— Begin —

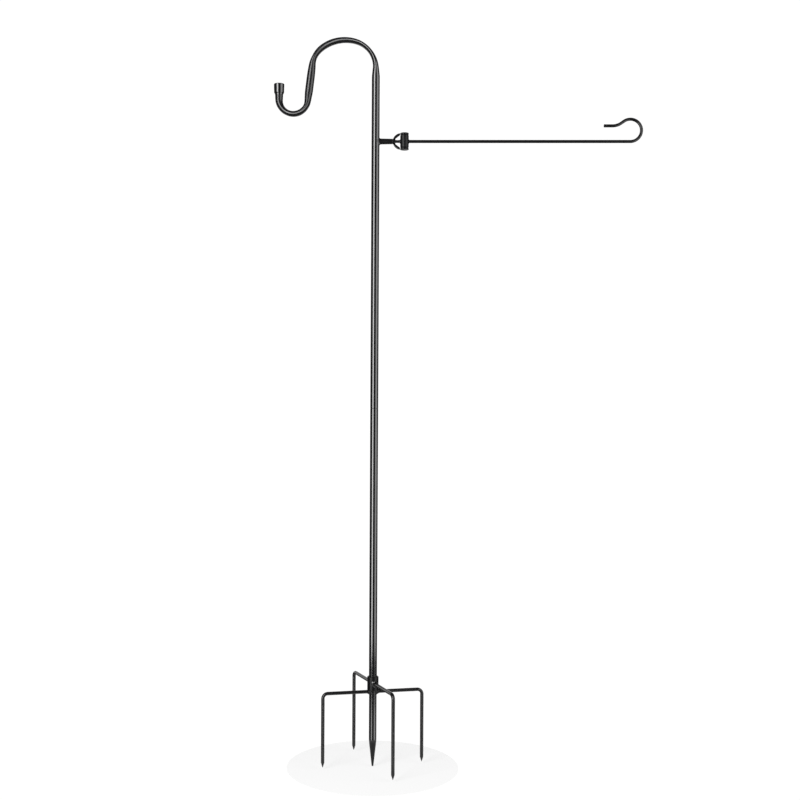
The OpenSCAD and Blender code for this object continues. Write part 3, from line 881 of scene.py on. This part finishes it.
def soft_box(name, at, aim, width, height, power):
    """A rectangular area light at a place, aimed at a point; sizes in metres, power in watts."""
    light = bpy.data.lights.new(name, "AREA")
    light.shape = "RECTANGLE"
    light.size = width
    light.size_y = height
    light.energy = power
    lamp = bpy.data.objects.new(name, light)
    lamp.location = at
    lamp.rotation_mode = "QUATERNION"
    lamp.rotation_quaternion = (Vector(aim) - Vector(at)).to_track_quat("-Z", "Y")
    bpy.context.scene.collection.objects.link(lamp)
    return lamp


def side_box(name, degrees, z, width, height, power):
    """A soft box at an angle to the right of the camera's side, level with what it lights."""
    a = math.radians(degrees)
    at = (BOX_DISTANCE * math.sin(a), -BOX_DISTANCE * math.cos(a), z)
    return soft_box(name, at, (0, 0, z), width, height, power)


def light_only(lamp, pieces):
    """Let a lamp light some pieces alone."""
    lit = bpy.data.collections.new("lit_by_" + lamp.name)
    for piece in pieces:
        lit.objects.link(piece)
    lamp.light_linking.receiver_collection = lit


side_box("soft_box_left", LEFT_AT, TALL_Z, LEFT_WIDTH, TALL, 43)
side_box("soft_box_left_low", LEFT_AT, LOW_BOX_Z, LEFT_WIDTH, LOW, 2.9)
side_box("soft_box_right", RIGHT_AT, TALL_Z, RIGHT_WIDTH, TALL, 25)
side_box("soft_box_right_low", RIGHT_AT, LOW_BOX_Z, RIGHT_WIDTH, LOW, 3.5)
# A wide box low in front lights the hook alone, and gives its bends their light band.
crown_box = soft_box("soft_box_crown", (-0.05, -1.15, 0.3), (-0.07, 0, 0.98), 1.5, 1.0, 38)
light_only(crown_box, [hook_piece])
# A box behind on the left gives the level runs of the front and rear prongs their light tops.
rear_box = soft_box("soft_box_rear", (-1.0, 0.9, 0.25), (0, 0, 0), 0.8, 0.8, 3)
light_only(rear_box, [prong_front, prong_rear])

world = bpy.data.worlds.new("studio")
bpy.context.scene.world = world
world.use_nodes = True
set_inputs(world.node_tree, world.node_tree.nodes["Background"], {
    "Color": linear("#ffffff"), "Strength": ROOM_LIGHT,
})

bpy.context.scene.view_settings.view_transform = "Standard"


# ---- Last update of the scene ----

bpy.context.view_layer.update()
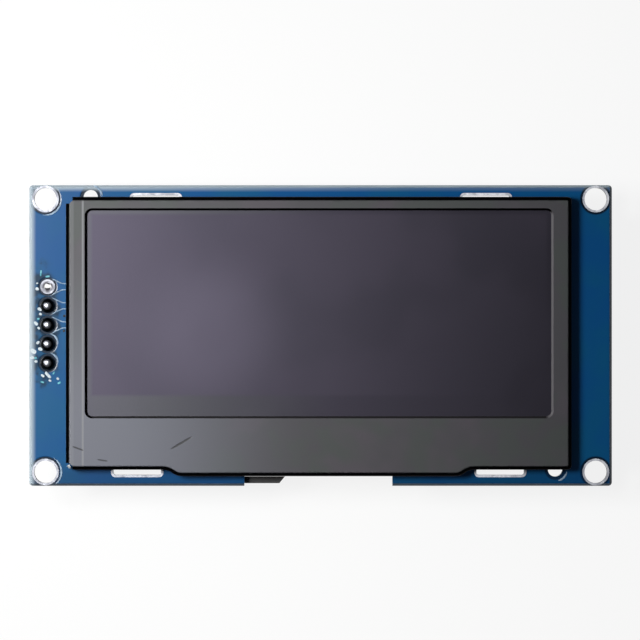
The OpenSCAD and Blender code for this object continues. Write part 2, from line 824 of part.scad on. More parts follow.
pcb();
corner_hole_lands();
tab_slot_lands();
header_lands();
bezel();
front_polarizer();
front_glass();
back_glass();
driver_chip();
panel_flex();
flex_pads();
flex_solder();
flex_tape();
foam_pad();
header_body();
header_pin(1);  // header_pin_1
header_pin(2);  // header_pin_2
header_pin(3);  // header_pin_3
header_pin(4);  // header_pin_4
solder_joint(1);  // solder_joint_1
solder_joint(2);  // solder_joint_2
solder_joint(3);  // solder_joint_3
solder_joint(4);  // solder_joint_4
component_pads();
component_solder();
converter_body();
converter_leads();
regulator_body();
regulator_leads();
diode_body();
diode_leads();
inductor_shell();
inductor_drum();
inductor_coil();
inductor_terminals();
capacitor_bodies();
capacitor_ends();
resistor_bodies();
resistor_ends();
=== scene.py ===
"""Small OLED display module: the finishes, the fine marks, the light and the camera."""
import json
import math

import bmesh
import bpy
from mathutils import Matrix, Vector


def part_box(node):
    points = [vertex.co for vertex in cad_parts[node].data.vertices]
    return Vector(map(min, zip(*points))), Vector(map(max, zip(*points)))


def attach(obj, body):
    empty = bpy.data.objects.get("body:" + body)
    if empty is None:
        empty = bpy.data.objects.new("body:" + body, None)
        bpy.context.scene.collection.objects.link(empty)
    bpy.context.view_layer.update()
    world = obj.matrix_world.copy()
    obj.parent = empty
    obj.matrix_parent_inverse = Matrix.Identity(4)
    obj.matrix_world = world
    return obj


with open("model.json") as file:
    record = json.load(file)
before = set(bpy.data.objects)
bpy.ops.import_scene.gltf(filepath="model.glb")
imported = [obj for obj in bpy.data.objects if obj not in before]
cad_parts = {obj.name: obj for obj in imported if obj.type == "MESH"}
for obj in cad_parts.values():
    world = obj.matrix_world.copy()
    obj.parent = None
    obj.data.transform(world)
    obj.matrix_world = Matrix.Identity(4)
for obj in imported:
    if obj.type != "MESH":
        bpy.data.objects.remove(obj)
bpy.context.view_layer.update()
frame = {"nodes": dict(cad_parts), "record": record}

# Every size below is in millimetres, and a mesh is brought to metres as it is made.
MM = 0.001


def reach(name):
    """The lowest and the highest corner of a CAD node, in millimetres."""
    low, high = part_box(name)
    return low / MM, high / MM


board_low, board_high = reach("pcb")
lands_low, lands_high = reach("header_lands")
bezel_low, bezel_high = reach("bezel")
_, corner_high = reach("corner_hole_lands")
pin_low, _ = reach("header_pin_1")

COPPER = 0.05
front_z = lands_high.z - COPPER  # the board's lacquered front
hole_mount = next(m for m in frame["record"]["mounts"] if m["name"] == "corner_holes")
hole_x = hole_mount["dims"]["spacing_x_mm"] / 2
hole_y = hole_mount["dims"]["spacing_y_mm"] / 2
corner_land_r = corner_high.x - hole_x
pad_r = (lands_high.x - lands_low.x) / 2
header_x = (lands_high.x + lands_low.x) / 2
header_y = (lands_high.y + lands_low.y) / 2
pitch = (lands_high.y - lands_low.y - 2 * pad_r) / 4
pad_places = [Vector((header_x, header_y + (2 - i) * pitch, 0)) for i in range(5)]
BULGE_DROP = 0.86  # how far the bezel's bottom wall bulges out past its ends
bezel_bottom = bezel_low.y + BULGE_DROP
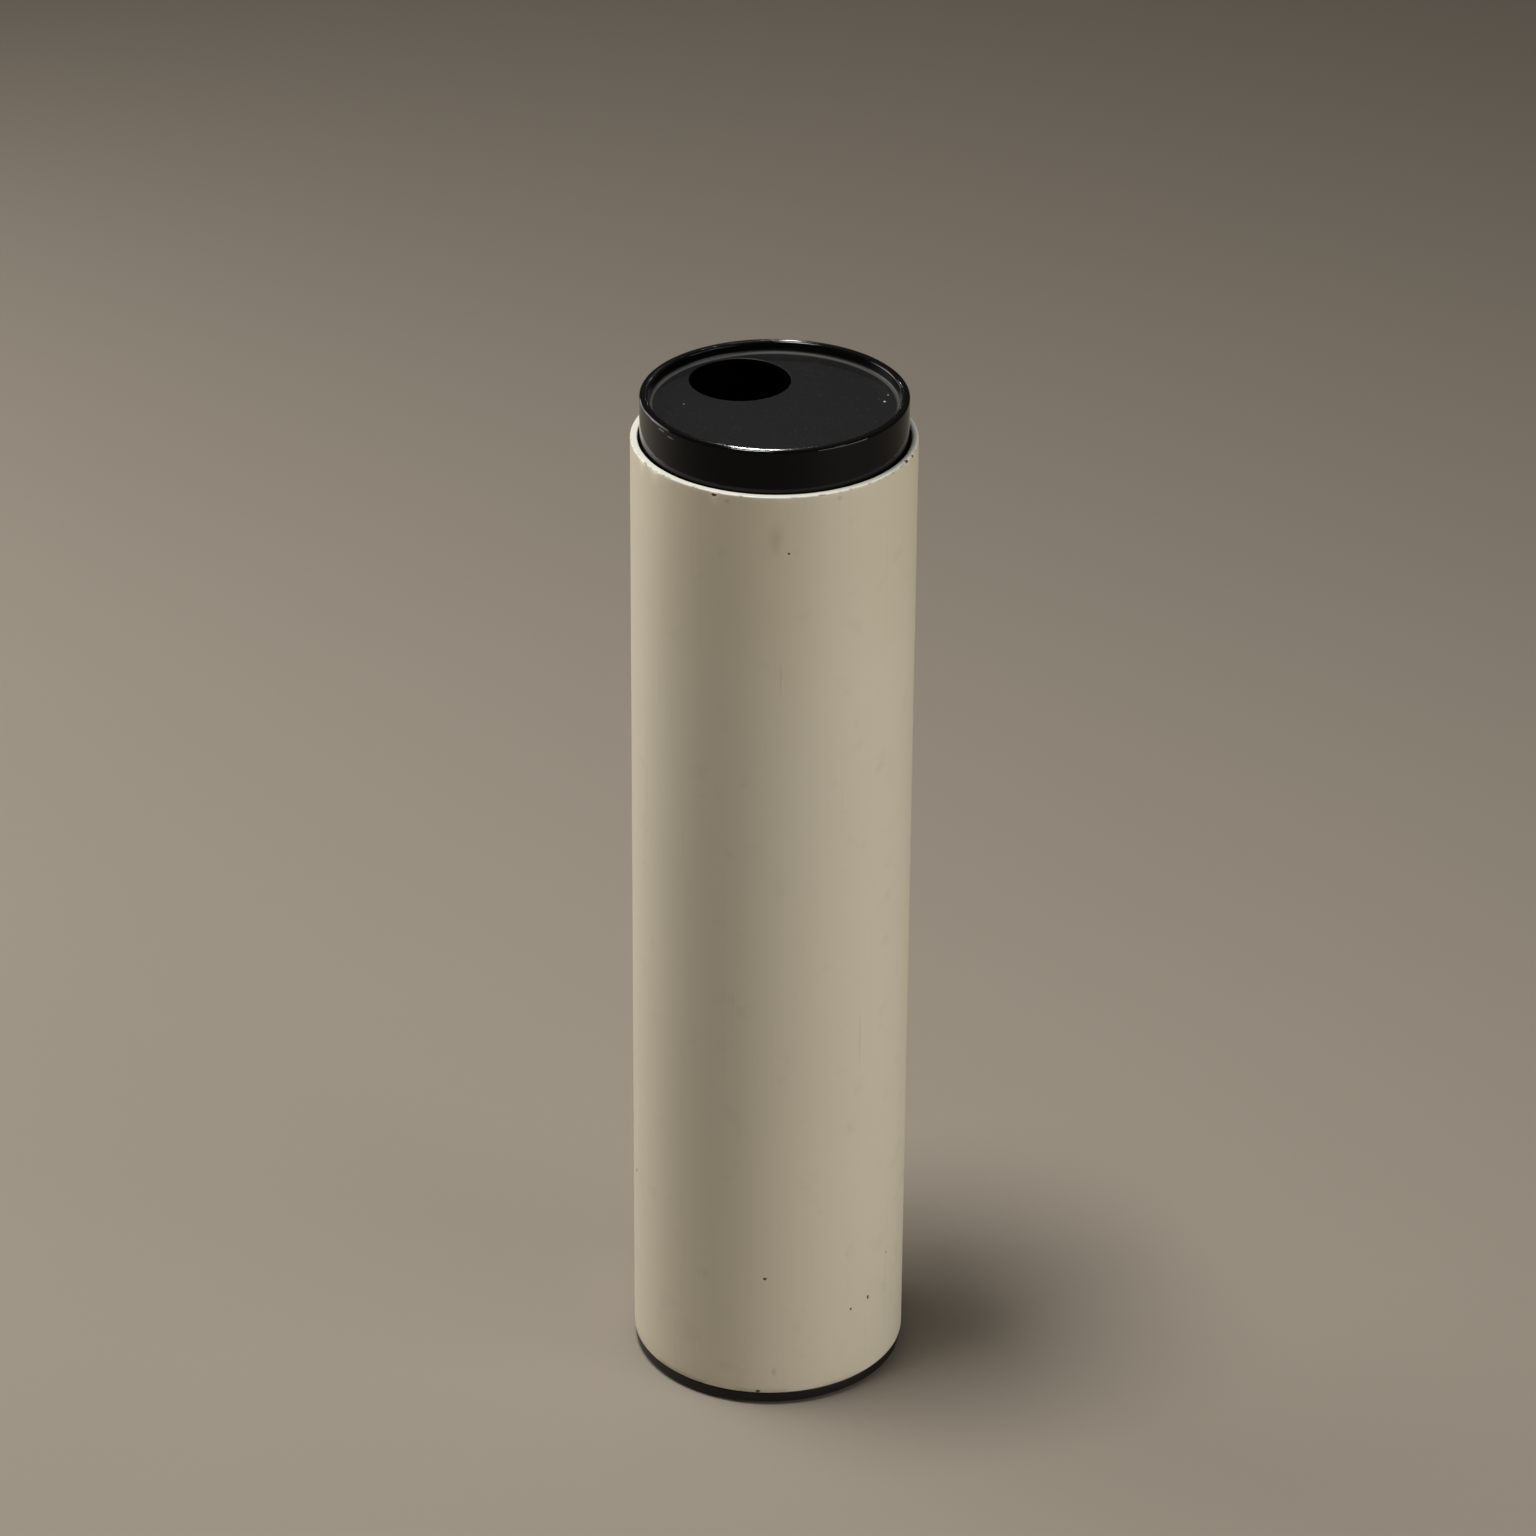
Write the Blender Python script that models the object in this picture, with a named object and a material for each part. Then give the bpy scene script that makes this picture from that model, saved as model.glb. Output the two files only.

— End —

Of the lines above, retype only those from the line containing "panel_flex();" through the line containing "bpy.data.objects.remove(obj)", including both, exactly.

### OUTPUT FOR THIS TASK
panel_flex();
flex_pads();
flex_solder();
flex_tape();
foam_pad();
header_body();
header_pin(1);  // header_pin_1
header_pin(2);  // header_pin_2
header_pin(3);  // header_pin_3
header_pin(4);  // header_pin_4
solder_joint(1);  // solder_joint_1
solder_joint(2);  // solder_joint_2
solder_joint(3);  // solder_joint_3
solder_joint(4);  // solder_joint_4
component_pads();
component_solder();
converter_body();
converter_leads();
regulator_body();
regulator_leads();
diode_body();
diode_leads();
inductor_shell();
inductor_drum();
inductor_coil();
inductor_terminals();
capacitor_bodies();
capacitor_ends();
resistor_bodies();
resistor_ends();
=== scene.py ===
"""Small OLED display module: the finishes, the fine marks, the light and the camera."""
import json
import math

import bmesh
import bpy
from mathutils import Matrix, Vector


def part_box(node):
    points = [vertex.co for vertex in cad_parts[node].data.vertices]
    return Vector(map(min, zip(*points))), Vector(map(max, zip(*points)))


def attach(obj, body):
    empty = bpy.data.objects.get("body:" + body)
    if empty is None:
        empty = bpy.data.objects.new("body:" + body, None)
        bpy.context.scene.collection.objects.link(empty)
    bpy.context.view_layer.update()
    world = obj.matrix_world.copy()
    obj.parent = empty
    obj.matrix_parent_inverse = Matrix.Identity(4)
    obj.matrix_world = world
    return obj


with open("model.json") as file:
    record = json.load(file)
before = set(bpy.data.objects)
bpy.ops.import_scene.gltf(filepath="model.glb")
imported = [obj for obj in bpy.data.objects if obj not in before]
cad_parts = {obj.name: obj for obj in imported if obj.type == "MESH"}
for obj in cad_parts.values():
    world = obj.matrix_world.copy()
    obj.parent = None
    obj.data.transform(world)
    obj.matrix_world = Matrix.Identity(4)
for obj in imported:
    if obj.type != "MESH":
        bpy.data.objects.remove(obj)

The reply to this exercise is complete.